A partir de Leh, agréable capitale du Ladak, nous prenons d'assaut les cols les plus hauts du monde : le Kardung La (5602 m), le Chang La (5599 m) non sans avoir essuyé de mémorables "coups de barre" . Puis, nous redescendons vers le sud (Kargil) par la piste qui longe la frontière Indo-Pakistanaise et sujette à des incursions de chaque côté. Nous entrons alors au Zanskar où, à partir de Padum, la capitale, nous effectuons un trek de 9 jours pour rejoindre Darsha. Nous à pied, les vélos à cheval ; c'est d'ailleurs d'être transportés ainsi qu'ils ont le plus souffert !
Du trek, nous en rapportons le souvenir d'une vie fruste à plus de 3500 mètres, loin de toute civilisation et dans des conditions proches des indigènes.

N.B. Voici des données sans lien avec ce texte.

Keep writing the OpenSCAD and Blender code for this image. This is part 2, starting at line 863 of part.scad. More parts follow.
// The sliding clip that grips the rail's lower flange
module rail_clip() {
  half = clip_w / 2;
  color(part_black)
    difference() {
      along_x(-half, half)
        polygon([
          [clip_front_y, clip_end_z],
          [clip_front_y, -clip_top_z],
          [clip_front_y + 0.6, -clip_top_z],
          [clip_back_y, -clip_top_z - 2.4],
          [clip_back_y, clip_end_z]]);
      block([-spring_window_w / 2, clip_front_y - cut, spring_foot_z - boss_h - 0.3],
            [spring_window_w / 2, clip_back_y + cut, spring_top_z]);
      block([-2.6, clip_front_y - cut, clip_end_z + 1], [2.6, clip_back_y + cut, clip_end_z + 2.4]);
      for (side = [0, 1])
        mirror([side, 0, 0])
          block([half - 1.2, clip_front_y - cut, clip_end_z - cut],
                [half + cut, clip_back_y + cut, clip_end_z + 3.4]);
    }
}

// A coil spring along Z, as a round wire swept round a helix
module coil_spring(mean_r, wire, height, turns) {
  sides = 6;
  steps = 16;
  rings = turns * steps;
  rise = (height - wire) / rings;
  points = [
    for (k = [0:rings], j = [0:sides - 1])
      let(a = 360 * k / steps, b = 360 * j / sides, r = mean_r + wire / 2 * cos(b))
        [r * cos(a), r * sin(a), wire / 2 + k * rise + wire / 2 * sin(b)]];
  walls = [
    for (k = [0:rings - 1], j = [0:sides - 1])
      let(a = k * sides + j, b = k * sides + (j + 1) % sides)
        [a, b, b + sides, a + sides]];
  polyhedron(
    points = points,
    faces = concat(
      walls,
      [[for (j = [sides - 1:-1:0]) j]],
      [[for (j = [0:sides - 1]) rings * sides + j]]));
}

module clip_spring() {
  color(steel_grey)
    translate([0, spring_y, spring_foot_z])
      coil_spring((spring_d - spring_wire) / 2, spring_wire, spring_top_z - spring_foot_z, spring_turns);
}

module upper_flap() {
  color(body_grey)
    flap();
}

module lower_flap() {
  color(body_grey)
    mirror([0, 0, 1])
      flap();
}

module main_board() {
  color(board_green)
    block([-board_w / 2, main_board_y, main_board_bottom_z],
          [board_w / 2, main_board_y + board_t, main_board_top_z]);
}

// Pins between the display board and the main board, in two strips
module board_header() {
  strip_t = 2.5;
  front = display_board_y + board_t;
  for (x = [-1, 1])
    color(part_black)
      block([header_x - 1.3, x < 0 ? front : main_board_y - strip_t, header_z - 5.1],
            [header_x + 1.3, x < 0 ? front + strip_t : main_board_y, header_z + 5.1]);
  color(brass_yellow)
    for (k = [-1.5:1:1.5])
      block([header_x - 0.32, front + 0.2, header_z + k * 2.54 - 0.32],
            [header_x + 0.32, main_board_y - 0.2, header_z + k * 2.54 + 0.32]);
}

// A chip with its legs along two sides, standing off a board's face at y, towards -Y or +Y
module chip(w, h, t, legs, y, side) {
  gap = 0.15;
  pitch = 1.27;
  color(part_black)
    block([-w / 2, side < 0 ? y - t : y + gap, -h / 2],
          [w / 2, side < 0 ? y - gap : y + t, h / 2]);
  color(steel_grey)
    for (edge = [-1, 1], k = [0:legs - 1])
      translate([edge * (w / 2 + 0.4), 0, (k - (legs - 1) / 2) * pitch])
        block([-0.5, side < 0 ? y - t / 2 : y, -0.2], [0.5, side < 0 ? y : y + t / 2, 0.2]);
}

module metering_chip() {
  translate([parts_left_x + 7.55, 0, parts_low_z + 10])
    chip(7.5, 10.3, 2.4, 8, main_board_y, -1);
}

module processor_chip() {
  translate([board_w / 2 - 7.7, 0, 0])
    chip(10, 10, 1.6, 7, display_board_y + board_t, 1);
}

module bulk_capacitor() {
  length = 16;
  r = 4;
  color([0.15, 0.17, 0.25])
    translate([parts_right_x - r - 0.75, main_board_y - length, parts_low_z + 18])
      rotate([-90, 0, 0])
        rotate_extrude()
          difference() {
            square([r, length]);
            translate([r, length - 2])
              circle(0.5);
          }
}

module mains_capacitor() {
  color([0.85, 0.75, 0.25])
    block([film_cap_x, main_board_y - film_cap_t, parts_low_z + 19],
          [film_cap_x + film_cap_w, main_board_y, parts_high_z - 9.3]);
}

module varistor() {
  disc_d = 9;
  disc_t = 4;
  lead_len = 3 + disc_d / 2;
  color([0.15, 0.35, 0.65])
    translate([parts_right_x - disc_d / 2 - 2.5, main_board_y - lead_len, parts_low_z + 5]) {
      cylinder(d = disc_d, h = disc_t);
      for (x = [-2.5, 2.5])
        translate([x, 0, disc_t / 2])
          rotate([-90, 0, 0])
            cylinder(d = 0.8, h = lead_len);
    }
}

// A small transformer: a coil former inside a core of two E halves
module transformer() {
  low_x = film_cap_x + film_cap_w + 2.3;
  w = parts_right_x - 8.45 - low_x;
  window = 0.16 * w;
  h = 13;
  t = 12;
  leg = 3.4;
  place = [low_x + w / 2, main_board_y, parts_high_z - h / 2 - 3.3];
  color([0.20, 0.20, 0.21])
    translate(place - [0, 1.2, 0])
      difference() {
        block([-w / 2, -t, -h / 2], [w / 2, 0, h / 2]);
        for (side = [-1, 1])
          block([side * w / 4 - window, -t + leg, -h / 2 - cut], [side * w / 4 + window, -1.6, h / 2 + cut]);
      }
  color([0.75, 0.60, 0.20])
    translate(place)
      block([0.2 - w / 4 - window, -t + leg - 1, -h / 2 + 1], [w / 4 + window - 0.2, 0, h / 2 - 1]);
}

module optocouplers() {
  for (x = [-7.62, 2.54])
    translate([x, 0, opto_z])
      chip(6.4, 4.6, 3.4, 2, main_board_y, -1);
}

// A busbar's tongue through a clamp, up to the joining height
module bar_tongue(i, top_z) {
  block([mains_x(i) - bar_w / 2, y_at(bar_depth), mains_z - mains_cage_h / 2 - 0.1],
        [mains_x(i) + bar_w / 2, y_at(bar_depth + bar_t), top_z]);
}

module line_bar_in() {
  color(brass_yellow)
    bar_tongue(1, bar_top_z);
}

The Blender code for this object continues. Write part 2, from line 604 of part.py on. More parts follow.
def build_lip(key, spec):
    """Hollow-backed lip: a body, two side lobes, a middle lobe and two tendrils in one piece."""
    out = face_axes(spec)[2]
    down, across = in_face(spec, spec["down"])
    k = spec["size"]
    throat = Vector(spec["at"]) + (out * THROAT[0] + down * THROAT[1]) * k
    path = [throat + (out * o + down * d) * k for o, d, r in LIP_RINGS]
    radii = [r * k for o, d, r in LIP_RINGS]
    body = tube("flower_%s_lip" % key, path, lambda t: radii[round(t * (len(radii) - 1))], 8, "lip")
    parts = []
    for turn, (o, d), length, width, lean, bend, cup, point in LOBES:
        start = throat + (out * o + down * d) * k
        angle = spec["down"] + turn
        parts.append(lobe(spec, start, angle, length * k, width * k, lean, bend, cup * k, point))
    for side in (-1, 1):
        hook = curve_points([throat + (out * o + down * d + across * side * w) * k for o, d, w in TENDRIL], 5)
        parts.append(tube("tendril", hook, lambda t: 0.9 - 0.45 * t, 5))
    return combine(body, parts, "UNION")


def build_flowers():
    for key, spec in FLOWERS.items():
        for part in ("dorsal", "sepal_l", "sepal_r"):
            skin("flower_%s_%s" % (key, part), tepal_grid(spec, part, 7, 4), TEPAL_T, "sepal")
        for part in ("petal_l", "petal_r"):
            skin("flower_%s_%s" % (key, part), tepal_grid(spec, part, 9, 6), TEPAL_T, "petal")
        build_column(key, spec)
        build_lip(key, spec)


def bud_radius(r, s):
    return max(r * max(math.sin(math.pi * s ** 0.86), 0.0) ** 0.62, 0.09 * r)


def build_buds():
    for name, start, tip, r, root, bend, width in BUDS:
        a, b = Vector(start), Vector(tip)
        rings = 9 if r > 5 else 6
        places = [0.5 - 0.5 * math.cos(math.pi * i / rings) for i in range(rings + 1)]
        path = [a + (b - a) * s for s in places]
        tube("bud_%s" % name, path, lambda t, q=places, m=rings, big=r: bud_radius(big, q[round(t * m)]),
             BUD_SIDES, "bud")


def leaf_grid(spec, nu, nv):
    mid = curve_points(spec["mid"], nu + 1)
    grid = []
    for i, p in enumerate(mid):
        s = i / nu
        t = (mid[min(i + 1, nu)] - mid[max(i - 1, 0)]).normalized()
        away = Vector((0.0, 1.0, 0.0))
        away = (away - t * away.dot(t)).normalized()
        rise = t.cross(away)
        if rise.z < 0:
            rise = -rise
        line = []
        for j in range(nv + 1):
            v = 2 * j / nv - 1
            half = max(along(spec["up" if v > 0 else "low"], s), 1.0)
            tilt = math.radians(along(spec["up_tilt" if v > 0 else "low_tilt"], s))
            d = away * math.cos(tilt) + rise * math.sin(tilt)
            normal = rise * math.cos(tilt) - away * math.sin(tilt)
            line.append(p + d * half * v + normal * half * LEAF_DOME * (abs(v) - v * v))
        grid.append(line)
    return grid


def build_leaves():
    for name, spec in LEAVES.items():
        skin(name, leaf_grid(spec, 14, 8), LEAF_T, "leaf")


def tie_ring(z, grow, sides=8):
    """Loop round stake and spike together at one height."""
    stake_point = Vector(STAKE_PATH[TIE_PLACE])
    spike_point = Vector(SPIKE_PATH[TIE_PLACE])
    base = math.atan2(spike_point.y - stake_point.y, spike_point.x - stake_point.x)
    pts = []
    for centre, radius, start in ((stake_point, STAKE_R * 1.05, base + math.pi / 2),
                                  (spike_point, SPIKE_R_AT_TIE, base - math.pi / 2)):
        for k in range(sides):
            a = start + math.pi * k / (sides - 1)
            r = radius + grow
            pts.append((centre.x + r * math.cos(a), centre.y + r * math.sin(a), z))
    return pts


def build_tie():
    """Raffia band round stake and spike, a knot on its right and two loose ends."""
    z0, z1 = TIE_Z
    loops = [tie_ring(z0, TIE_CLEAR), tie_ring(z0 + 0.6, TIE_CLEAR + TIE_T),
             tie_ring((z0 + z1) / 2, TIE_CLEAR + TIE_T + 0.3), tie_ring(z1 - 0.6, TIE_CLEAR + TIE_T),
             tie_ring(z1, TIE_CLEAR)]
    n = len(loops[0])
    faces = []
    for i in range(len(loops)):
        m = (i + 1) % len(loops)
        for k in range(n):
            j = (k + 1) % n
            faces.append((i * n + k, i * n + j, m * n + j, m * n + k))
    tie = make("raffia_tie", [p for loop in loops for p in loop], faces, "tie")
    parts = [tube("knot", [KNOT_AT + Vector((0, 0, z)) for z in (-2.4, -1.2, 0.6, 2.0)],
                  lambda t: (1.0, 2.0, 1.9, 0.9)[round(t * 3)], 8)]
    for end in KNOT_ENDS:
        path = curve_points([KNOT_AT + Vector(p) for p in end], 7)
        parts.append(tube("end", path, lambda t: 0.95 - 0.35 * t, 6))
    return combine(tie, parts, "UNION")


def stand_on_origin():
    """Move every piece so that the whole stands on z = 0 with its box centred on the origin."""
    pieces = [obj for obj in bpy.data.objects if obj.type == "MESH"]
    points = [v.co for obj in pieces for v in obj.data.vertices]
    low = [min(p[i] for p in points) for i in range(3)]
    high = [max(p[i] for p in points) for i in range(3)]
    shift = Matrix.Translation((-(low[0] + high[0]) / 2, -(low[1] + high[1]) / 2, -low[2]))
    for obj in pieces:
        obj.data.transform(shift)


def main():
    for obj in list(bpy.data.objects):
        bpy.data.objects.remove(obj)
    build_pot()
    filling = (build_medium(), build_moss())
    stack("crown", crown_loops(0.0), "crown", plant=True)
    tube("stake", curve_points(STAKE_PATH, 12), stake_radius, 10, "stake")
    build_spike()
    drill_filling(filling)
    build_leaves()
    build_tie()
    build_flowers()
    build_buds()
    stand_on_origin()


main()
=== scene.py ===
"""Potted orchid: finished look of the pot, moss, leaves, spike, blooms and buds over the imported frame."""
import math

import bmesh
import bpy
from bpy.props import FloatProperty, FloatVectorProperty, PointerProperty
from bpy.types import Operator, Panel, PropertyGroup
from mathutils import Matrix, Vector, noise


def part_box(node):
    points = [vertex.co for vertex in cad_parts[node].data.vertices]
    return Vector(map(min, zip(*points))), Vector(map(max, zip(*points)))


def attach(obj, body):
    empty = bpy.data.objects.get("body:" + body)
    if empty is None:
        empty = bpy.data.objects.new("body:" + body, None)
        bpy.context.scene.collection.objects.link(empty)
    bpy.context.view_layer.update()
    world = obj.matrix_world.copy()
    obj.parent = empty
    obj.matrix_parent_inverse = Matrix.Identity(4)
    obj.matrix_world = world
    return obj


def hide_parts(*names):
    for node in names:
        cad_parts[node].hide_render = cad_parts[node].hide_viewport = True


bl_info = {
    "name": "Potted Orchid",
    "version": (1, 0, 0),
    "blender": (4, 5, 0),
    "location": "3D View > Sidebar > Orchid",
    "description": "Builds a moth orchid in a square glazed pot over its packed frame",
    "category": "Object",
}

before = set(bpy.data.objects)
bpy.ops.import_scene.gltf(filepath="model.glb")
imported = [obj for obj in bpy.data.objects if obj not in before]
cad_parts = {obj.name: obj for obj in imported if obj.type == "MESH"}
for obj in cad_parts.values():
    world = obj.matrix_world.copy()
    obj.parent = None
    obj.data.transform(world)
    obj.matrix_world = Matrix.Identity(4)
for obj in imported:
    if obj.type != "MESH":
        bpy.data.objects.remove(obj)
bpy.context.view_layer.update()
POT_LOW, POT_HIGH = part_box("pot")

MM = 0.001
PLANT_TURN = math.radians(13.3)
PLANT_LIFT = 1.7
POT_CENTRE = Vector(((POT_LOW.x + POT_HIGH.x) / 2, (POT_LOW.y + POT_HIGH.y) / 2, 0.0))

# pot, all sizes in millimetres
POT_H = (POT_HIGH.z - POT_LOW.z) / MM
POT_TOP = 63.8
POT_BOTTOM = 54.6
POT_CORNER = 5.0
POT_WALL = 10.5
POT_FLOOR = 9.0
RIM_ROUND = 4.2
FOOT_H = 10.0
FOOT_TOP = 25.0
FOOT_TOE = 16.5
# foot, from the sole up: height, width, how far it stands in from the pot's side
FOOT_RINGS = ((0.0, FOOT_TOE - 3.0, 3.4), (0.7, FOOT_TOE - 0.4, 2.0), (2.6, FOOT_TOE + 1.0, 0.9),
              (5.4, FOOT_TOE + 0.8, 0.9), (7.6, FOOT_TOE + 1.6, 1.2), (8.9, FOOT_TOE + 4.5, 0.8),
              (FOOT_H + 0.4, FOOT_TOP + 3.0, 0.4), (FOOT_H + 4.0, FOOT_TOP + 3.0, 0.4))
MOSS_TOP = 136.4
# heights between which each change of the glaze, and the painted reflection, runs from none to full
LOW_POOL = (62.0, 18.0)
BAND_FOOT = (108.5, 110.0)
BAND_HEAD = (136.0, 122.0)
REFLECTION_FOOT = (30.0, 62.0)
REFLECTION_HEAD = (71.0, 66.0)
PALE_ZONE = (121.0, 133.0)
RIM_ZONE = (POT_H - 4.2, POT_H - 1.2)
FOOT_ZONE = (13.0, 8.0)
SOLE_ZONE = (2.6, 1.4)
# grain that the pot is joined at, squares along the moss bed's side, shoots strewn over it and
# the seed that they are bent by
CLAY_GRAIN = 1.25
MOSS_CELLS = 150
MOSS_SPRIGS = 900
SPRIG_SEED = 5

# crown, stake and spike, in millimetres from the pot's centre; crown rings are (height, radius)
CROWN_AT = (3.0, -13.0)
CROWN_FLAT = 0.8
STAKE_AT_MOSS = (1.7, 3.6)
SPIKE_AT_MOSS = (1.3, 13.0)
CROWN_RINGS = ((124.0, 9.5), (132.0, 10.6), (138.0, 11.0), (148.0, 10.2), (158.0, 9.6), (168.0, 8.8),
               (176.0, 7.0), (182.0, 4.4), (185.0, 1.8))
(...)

Après avoir rejoint le Pakistan (vélo, train, bus), nous utilisons l'avion pour atterrir à Urumqi, dans le Xinjiang en Chine, afin de prendre à revers la Karakoram Higway (KKH) ; c'est-à-dire, direction nord sud.

Après bien des péripéties, nous remontons sur nos vélos à Kashgar pour rejoindre Islamabad avec un détour par le Baltistan. C'est un voyage fabuleux qui nous conduit des hauts plateaux chinois au Kunjeras Pass (4602 m) pour regagner, par une route mythique et impressionnante le Pakistan.

Nous avons ainsi traversé, le plus souvent, des zones minérales et désolées ; mais quelle grandeur !

Que retenir ? Avoir côtoyé les monts du Pamir ou les glaciers accessibles du Karakul sous un ciel bleu intense ? Avoir traversé la chaîne du Karakoram au pied de montagnes géantes telle le Nanga-Parbat (la montagne tueuse à 8126 m) ou le joli Rakaposhi ? Avoir longé l'Indus ?

Tous ces souvenirs s'entrechoquent dans nos mémoires. Heureusement, les photos nous permettent de retracer notre parcours et de nous dire : oui, nous avons vu tout cela , ces paysages, ces habitants.

Nous n'oublierons pas non plus l'accueil qui fut partout chaleureux, que ce soit en Inde, en Chine ou au Pakistan. Jamais nous ne nous sommes sentis en insécurité, sauf peut-être au Kohistan où les enfants ont la mauvaise manie de jeter des pierres sur les touristes de passage. Nous avons été respectés, comme nous avons respecté les us et coutumes des autochtones : leur habillement, leurs croyances, leurs rites.

Nous rentrons chez nous, en France après avoir révisé certaines idées reçues et tous les à-priori.

Fiers d'avoir vécu, ensemble, une belle aventure dans laquelle le vélo est un très appréciable élément de rencontre avec d'autres peuples. Peut-être, aussi, avons-nous eu la chance d'être partout bien reçus à cause de notre âge et de nos cheveux blancs (moyenne d'âge 60 ans) ?

Tentez l'expérience. Allez voir sur place ; cela vaut le déplacement !!!